In 2008, when the last remaining wooded area surrounding the David Dunlap Observatory was sold by the University of Toronto to developers, Richmond Hillians took a stand. The story is chronicled in detail in the university’s student paper. In short, the observatory and 76 hectares of land around it, was endowed according to the wishes of David Dunlap by his family to the university in the 1920s. The deed indicated, however, that – should the university ever “use the land for purposes other than research” – it should revert to Dunlap’s heirs. So when the university decided to sell the land in 2008 as light pollution in Richmond Hill rendered research in the observatory impossible, it spent four years and hundreds of thousands of dollars in a war of attrition to get the three descendants of David Dunlap to capitulate to an alteration in the deed. Eventually in 2007 the university sold the land to the highest bidder, the housing developer Corsico, for 70 million dollars. The Town of Richmond Hill, together with David Dunlap Observatory Defenders (DDOD), a lobby group, and another group of advocates, the Richmond Hill Naturalists fought for complete conservation but finally settled with Corsica in 2010 to turn 40 out of the 76 hectares to parkland. The media hailed this as a victory for all parties.
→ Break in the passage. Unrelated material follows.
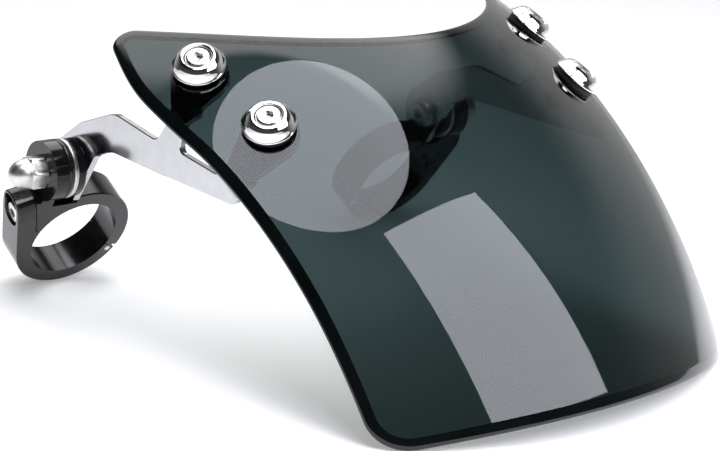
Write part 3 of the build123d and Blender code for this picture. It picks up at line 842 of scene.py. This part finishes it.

When I went back to Richmond Hill this past spring, seeing the sight of the clear-cut site, an area that used to home to coyotes, foxes, and numerous birds was painful. Looking at the Richmond Hill Parks and Trails map where the rectangle representing the 76 hectares of land around David Dunlap Observatory encompasses a bigger area than Richmond Green Park and Mill Pond Park combined, the top two biggest parks in Richmond Hill, is even more painful. What a lost opportunity. And to think that half of this land, the last naturally green area with a diverse wildlife is being turned to not a museum, not a public library, not even a public secondary school, but townhomes, banal suburban cheaply made townhomes, is painful. I applaud the efforts of the Richmond Hill council, DDOD, and Richmond Hill Naturalists for saving even half of this estate. Yet I still cannot get over what a lost opportunity this was. I have nothing against home ownership. It’s the first step toward wealth creation for ordinary families on top of providing decent homes. Yet this level of suburban sprawl devoid of public green space – public anything – will turn places like Richmond Hill into an asphalt and concrete hell. We need communities. A sea of subdivisions interspersed with shopping malls and plazas with the occasional denominational or ethnocentric places of worship won’t do. In an increasingly multi-cultural secular society they have to take shape around all-inclusive public spaces like parks that are open to all citizens independent of their shopping habits, home ownership, religion or lack thereof.
As a laywoman interested in urban planning, I won’t pretend to know the master plan of the town of Richmond Hill or its by-laws. I am just hoping aloud that as city-dwellers in whichever city we dwell, we can shift focus from building homes to building communities. I hope we can do this for our next generation. Whenever I think about moving back to Toronto or surrounding suburbs, one of the main considerations aside from employment is the availability of public green space, right up there with public transit and public education. Things that make a community, not just a home.